FCC issues final denial of $885M Starlink subsidy


    The FCC has made a final denial of Starlink’s application for $885 million in public funds to expand its orbital communications infrastructure to cover parts of rural America, saying the company “failed to demonstrate that it could deliver the promised service.”

    As previously reported, the money in question was part of the Rural Digital Opportunity Fund, a multibillion-dollar program to subsidize the rollout of internet service in places where private companies have previously decided it’s too expensive or distant to do so. The $885 million was first set aside for Starlink in 2020, corresponding to the company’s bid on how much connectivity it could provide, at what cost and to which regions.

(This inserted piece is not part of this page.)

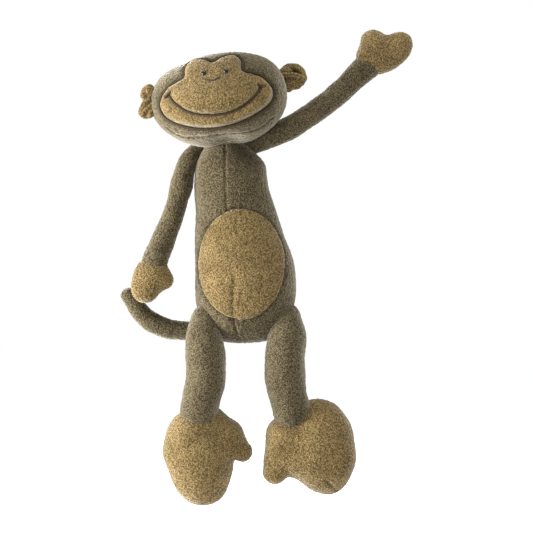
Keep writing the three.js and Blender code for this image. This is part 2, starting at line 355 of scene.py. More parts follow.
@dataclass(frozen=True)
class Stack(Solid):
    """A body of rounded level slices, given by their half widths and middles."""

    outline: tuple[tuple[float, float, float], ...]  # height, half width, middle
    depth: float
    inset: float = 0.0
    power: float = 2.2

    def distance(self, points: Points) -> Points:
        """Args: points: rows of places. Returns: roughly how far each lies outside."""
        line = through(self.outline, 300)
        half = np.interp(points[:, 2], line[:, 0], line[:, 1]) - self.inset
        half = np.maximum(half, 1e-3)
        middle = np.interp(points[:, 2], line[:, 0], line[:, 2])
        across = np.abs((points[:, 0] - middle) / half)
        deep = np.abs(points[:, 1] / (half * self.depth))
        gap = ((across**self.power + deep**self.power) ** (1 / self.power) - 1) * half
        ends = np.maximum(line[0, 0] - points[:, 2], points[:, 2] - line[-1, 0]) + self.inset
        return np.maximum(gap, ends)


@dataclass(frozen=True)
class Merge(Solid):
    """Several solids run softly into one, with hollows pressed softly into it."""

    parts: tuple[Solid, ...]
    softness: float = 8.0
    hollows: tuple[Solid, ...] = ()

    def distance(self, points: Points) -> Points:
        """Args: points: rows of places. Returns: roughly how far each lies outside."""
        near = self.parts[0].distance(points)
        for part in self.parts[1:]:
            near = soft_least(near, part.distance(points), self.softness)
        for hollow in self.hollows:
            near = -soft_least(-near, hollow.distance(points), self.softness / 2)
        return near


def unit_rows(rows: Points) -> Points:
    """Rows of directions, each made one long."""
    return rows / np.linalg.norm(rows, axis=1)[:, None]


def run_lengths(line: Points) -> Points:
    """How far along a line each of its points is."""
    steps = np.linalg.norm(np.diff(line, axis=0), axis=1)
    return np.concatenate(([0], np.cumsum(steps)))


def read_along(at: Points, run: Points, rows: Points) -> Points:
    """Rows that are given along a line, read at other places along it.

    Args:
        at: how far along the line each place is.
        run: how far along it each row is.
        rows: the rows.
    Returns: a row for each place.
    """
    return np.stack([np.interp(at, run, rows[:, i]) for i in range(3)], axis=1)


def soft_least(a: Points, b: Points, softness: float) -> Points:
    """The lesser of two distances, rounded where they meet.

    Args:
        a: the one distance of each point.
        b: the other.
        softness: how wide the rounding is.
    Returns: the rounded least.
    """
    lap = np.clip(softness - np.abs(a - b), 0, None) / softness
    return np.minimum(a, b) - lap**2 * softness / 4


def cast(solid: Solid, origins: Points, rays: Points, far: float) -> Points:
    """The last places along rays that are inside a solid.

    Args:
        solid: the solid.
        origins: where the rays start, inside it.
        rays: their unit directions.
        far: a length at which each ray is surely outside.
    Returns: the places on the surface.
    """
    low = np.zeros(len(rays))
    high = np.full(len(rays), far)
    for _ in range(26):
        middle = (low + high) / 2
        inside = solid.distance(origins + rays * middle[:, None]) < 0
        low = np.where(inside, middle, low)
        high = np.where(inside, high, middle)
    return origins + rays * low[:, None]


def cast_forward(solid: Solid, origins: Points, far: float) -> Points:
    """The places on a solid's front that lie before places inside it.

    Args:
        solid: the solid.
        origins: the places inside it.
        far: a length at which each ray is surely outside.
    Returns: the places on the surface.
    """
    rays = np.repeat(np.array([(0.0, -1.0, 0.0)]), len(origins), axis=0)
    return cast(solid, origins, rays, far)


def through(knots: Sequence[Point], count: int, closed: bool = False) -> Points:
    """A smooth line through points, in even steps.

    Args:
        knots: the points it passes.
        count: how many points it is given as.
        closed: whether it comes back to its first point.
    Returns: the line's points.
    """
    line = [Vector(k) for k in knots]
    if closed:
        line = [line[-1], *line, line[0], line[1]]
    else:
        line = [line[0] * 2 - line[1], *line, line[-1] * 2 - line[-2]]
    fine = []
    steps = 24
    for a, b, c, d in zip(line, line[1:], line[2:], line[3:]):
        for i in range(steps):
            t = i / steps
            fine.append(
                (b * 2 + (c - a) * t + (a * 2 - b * 5 + c * 4 - d) * t * t
                 + (b * 3 - a - c * 3 + d) * t**3) / 2
            )
    fine.append(line[-2].copy())
    dense = np.array([tuple(p) for p in fine])
    run = run_lengths(dense)
    even = np.linspace(0, run[-1], count + 1 if closed else count)
    even = even[:-1] if closed else even
    return read_along(even, run, dense)


def near_line(points: Points, line: Points) -> tuple[Points, Points]:
    """How far points are from a line, and where along it.

    Args:
        points: the places.
        line: the line's points.
    Returns: each place's distance, and the line's length up to its nearest point.
    """
    best = np.full(len(points), np.inf)
    run = np.zeros(len(points))
    length = 0.0
    for a, b in zip(line[:-1], line[1:]):
        axis = b - a
        size = float(np.linalg.norm(axis))
        share = np.clip((points - a) @ axis / max(size * size, 1e-9), 0, 1)
        gap = np.linalg.norm(points - a - share[:, None] * axis, axis=1)
        closer = gap < best
        best = np.where(closer, gap, best)
        run = np.where(closer, length + share * size, run)
        length += size
    return best, run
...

    The FCC explained that this first application was a high-level, short one, and that those qualifying for that would receive closer scrutiny. For instance, one organization assigned over a billion dollars in funds turned out to be a regional operation that couldn’t possibly expand the way it hoped to.

    In Starlink’s case, it was determined last summer that although the satellite internet proposal had promise, it was a “still developing technology” that required the user to purchase a dish, then priced at $600. Many people won’t pay that much for internet for a year, so it’s a serious consideration given the target demographic of people lacking resources. (In fact the FCC had considered not even letting orbital communications companies apply, but decided to allow them to compete on their merits.)

    This was in addition to “numerous financial and technical deficiencies” the agency identified in the proposal and the company’s operations. That’s not to say it isn’t a well-run company with a good service for some, but that for the purposes of this auction and award, there were serious questions:

    After reviewing all of the information submitted by Starlink, the Bureau ultimately concluded that Starlink had not shown that it was reasonably capable of fulfilling RDOF’s requirements to deploy a network of the scope, scale, and size required to serve the 642,925 model locations in 35 states for which it was the winning bidder.

    Starlink asked that the decision be reviewed, as is their right in this situation, claiming among other things that it had been held to an “inappropriately onerous standard.” It (apparently, for the relevant passages are redacted in the latest order) argued that although short-term testing showed declining speeds and other metrics, the company had a plan to launch more satellites and would be able to grow the network as claimed. It even leaned on the promise of SpaceX’s super-heavy launch vehicle Starship as evidence for these claims.

    As the FCC points out, though:

    A the time of the Bureau’s decision, Starship had not yet been launched. Indeed, even as of today [i.e. over a year later], Starship has not yet had a successful launch; all of its attempted launches have failed. Based on Starlink’s previous assertions about its plans to launch its second-generation satellites via Starship, and the information that was available at the time, the [Wireline Competition] Bureau necessarily considered Starlink’s continuing inability to successfully launch the Starship rocket when making predictive judgment about its ability to meet its RDOF obligations.

    In a footnote it is pointed out that it was only after the denial was issued that SpaceX announced it would not be using Starship after all for the second generation of Starlink satellites.

    Basically, though they see the merit to the approach, they couldn’t be 100% sure that this was the best use of the better part of a billion dollars. Perhaps in the next fund.

    The two Republican FCC Commissioners, Brendan Carr and Nathan Simington, dissented from this decision. Simington perhaps rightly points out that “many RDOF recipients deployed no service at any speed to any location at all,” while Starlink was serving half a million subscribers at the time of rejection, many in areas not served by other broadband options. He dismisses the launch problems as quibbles in the Bureau’s “motivated reasoning.”

    Carr, for his part, calls it politics: “After Elon Musk acquired Twitter and used it to voice his own political and ideological views without a filter, President Biden gave federal agencies a greenlight to go after him…Elon Musk has become ‘Progressive Enemy No. 1.’ Today’s decision certainly fits the Biden administration’s pattern of regulatory harassment.”

    Of course, the Starlink denial took place well before that acquisition and Elon Musk’s subsequent fall from grace (what of it he had), and the FCC is simply reaffirming the reasoning here today, not issuing it fresh. That’s quite a factual error to lead with.

    Both men evince a faith in Starlink that may or may not be misplaced. With $885 million at stake, however, the FCC’s decision to err, if it did so, on the side of caution makes sense. The funding will go to other applicants and programs.

    Though this money was never actually given to Starlink, the loss of income (or however such an award would be classed financially) is not easy to bear. That said, it likely knew its appeal of the decision was a long shot and has not been counting on this money for quite a while.

    And although the company is not making money, it did recently reach “breakeven cash flow,” if its CEO Elon Musk is to be believed. Certainly its revenue has skyrocketed (from around $222 million to $1.4 billion), but that has come at great operating cost as the satellites required to service thousands of new customers are built and launched. It is behind its own predictions from some years back that it would be billions in the black by now, but it has at least demonstrated its capabilities convincingly both domestically and in warfare.

    Maybe it doesn’t need that $885 million after all — the Pentagon’s money is just as green.